EoR was unable to locate any evidence of the "dissertation" by Luca Bein, other than repeated references on Barehoof sites. Luca Bein is now a South African winemaker. According to this forum post:
I spoke to Dr. Bein and his wife back in Feb or March . He is a wine maker in South Africa now afrer retiring from vet practice. I asked about his study showing that shoes cause damaging vibes, and he said that the barefoot only crowd has taken things out of context, and that he suports proper horseshoeing.
So why are the Barefoot Brigade still using him as a poster boy?
Of course, if you choose to follow the Barefoot movement, you should not trust any farrier who wears shoes. EoR also assumes that Dr Strasser and her followers also do not use any form of footwear. Humans evolved to be barefoot. Shoes (and even worse, some people wear clogs!) are restrictive of the foot's normal movement and action. We can see this most clearly in the example of Chinese footbinding. Having heels (or, worse, high heels) dramatically alters the function and forces applied to the limbs leading to all sorts of muscoskeletal problems and dis-ease. Just ask a chiropracter.
The arguments are just as applicable to humans as to horses. EoR suspects, however, that they will have various excuses from actually applying the argument fully.
Dr Strasser has a website in German. The English website is for promotion of merchandise only, and mercifully free of any scientific content whatsoever (unless you class "homeopathics" as scientific). Though you can buy bumper stickers there.

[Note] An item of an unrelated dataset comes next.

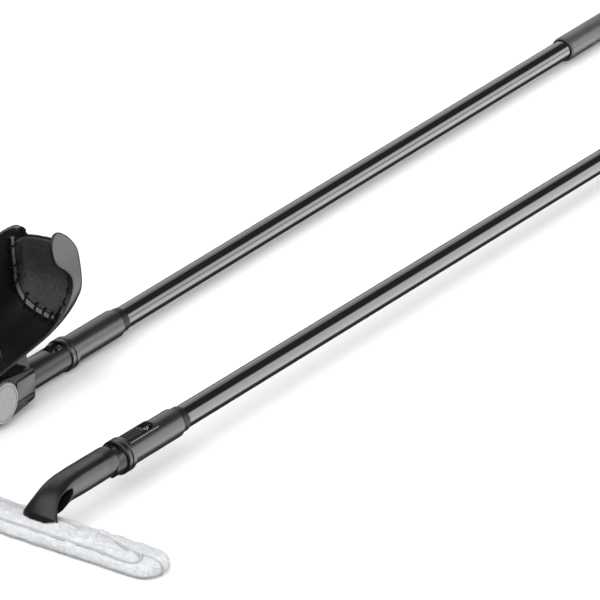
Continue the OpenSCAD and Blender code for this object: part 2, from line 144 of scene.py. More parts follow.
def coords(tree, scale=(1, 1, 1)):
    position = add(tree, "ShaderNodeTexCoord").outputs["Object"]
    mapping = add(tree, "ShaderNodeMapping")
    mapping.inputs["Scale"].default_value = scale
    tree.links.new(position, mapping.inputs["Vector"])
    return mapping.outputs[0]


def noise(tree, where, scale, detail=3, roughness=0.5):
    node = add(tree, "ShaderNodeTexNoise", Scale=scale, Detail=detail, Roughness=roughness)
    tree.links.new(where, node.inputs["Vector"])
    return node.outputs["Fac"]


def bump(tree, shader, height, strength, distance):
    node = add(tree, "ShaderNodeBump", Strength=strength, Distance=distance)
    tree.links.new(height, node.inputs["Height"])
    tree.links.new(node.outputs[0], shader.inputs["Normal"])


def vary_colour(tree, shader, factor, low, high):
    ramp = add(tree, "ShaderNodeValToRGB")
    ramp.color_ramp.elements[0].position = 0.3
    ramp.color_ramp.elements[1].position = 0.7
    ramp.color_ramp.elements[0].color = (*low, 1)
    ramp.color_ramp.elements[1].color = (*high, 1)
    tree.links.new(factor, ramp.inputs[0])
    tree.links.new(ramp.outputs[0], shader.inputs["Base Color"])


def vary_roughness(tree, shader, factor, low, high):
    node = add(tree, "ShaderNodeMapRange")
    node.inputs["From Min"].default_value = 0.3
    node.inputs["From Max"].default_value = 0.7
    node.inputs["To Min"].default_value = low
    node.inputs["To Max"].default_value = high
    tree.links.new(factor, node.inputs["Value"])
    tree.links.new(node.outputs[0], shader.inputs["Roughness"])


def moulded(name, colour, roughness, grain=900, strength=0.12, spread=0.2, specular=0.5):
    """Moulded plastic: fine spark-eroded grain and a slow variation in gloss."""
    m, tree, shader = material(name, colour, roughness, Specular_IOR_Level=specular)
    where = coords(tree)
    fine = noise(tree, where, grain, 2)
    slow = noise(tree, where, 35, 3)
    dark = tuple(c * (1 - spread) for c in colour)
    light = tuple(c * (1 + spread) for c in colour)
    vary_colour(tree, shader, slow, dark, light)
    vary_roughness(tree, shader, fine, roughness * 0.88, roughness * 1.12)
    bump(tree, shader, fine, strength, 0.00012)
    return m


def lacquered_tube():
    """Gloss black lacquer with the faint orange peel and dust of a sprayed tube."""
    m, tree, shader = material("black_lacquer", (0.006, 0.006, 0.0065), 0.1)
    where = coords(tree, (1, 0.25, 1))
    slow = noise(tree, where, 60, 2)
    fine = noise(tree, where, 2200, 2)
    vary_roughness(tree, shader, slow, 0.09, 0.13)
    peel = math_node(tree, "ADD", slow, math_node(tree, "MULTIPLY", fine, 0.12))
    bump(tree, shader, peel, 0.05, 0.0002)
    return m


def leather_liner():
    m, tree, shader = material("leather_liner", (0.012, 0.012, 0.013), 0.5)
    where = coords(tree)
    cells = add(tree, "ShaderNodeTexVoronoi", Scale=620, feature="DISTANCE_TO_EDGE")
    tree.links.new(where, cells.inputs["Vector"])
    crease = step_up(tree, cells.outputs["Distance"], 0.0, 0.25)
    mottle = noise(tree, where, 420, 5, 0.7)
    vary_colour(tree, shader, mottle, (0.01, 0.01, 0.0105), (0.042, 0.042, 0.044))
    vary_roughness(tree, shader, mottle, 0.62, 0.4)
    height = math_node(tree, "ADD", crease, mottle)
    bump(tree, shader, height, 0.55, 0.0006)
    return m


def brushed(name, colour, roughness, direction):
    m, tree, shader = material(name, colour, roughness, Metallic=1.0)
    lines = noise(tree, coords(tree, direction), 900, 4, 0.7)
    dark = tuple(c * 0.8 for c in colour)
    vary_colour(tree, shader, lines, dark, tuple(min(1, c * 1.15) for c in colour))
    vary_roughness(tree, shader, lines, roughness * 0.8, roughness * 1.2)
    bump(tree, shader, lines, 0.12, 0.0001)
    return m


def satin_silver():
    """Silver paint over plastic: mostly matt, with a fine mottle."""
    m, tree, shader = material("satin_silver", (0.2, 0.2, 0.205), 0.45, Metallic=0.1)
    mottle = noise(tree, coords(tree), 500, 4, 0.7)
    vary_colour(tree, shader, mottle, (0.15, 0.15, 0.153), (0.23, 0.23, 0.235))
    vary_roughness(tree, shader, mottle, 0.4, 0.5)
    bump(tree, shader, mottle, 0.08, 0.0001)
    return m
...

In conclusion, here's Tom Stovall, CJF again:
I have several times suggested a simple test of the efficacy of these claims relative to the veterinary application of Strasser's system involving a horse diagnosed with navicular syndrome and shod with bar shoes, only to be met with specious arguments claiming that it is somehow "better" for a horse to endure the pain of various pathologies affecting the foot (e.g., founder, navicular syndrome, P3 fractures, pedal osteitis, articular ringbone, etc.), instead of having the
pathology treated, or the pain associated with the pathology palliated, by mechanical means. Any competent farrier can easily demonstrate the efficacy of various traditional methods of mechanical treatment/palliation because horses shod with such devices become lame without them. When one considers that the pain of some incurable, insidious pathologies can be readily palliated by traditional farriery to such a degree that the horse is pain free for years, Dr. Strasser's credo of, "no horse needs shoeing", becomes an indictment of her hypotheses. [...] In terms of objectively quantified biomechanical efficiency, the current practice of shoeing/not shoeing horses according to the individual's needs and the dictates of their environment is clearly superior to the concept of "barefoot is best". When barefoot horses start outrunning shod horses, jumping higher, or pulling more weight, then an objective observer might begin to believe some of the claims emanating from the barefoot camp. Until then, a horse owner would be well advised to relegate the claims of the "barefootedness" bunch to the muck pile - along with gallium nitrate, magnetic doodads, Cytek, and all the other flim-flam scams that exist without scientific basis on the fringes of the industry.
Some horses need shoeing, some don't. Simple as that.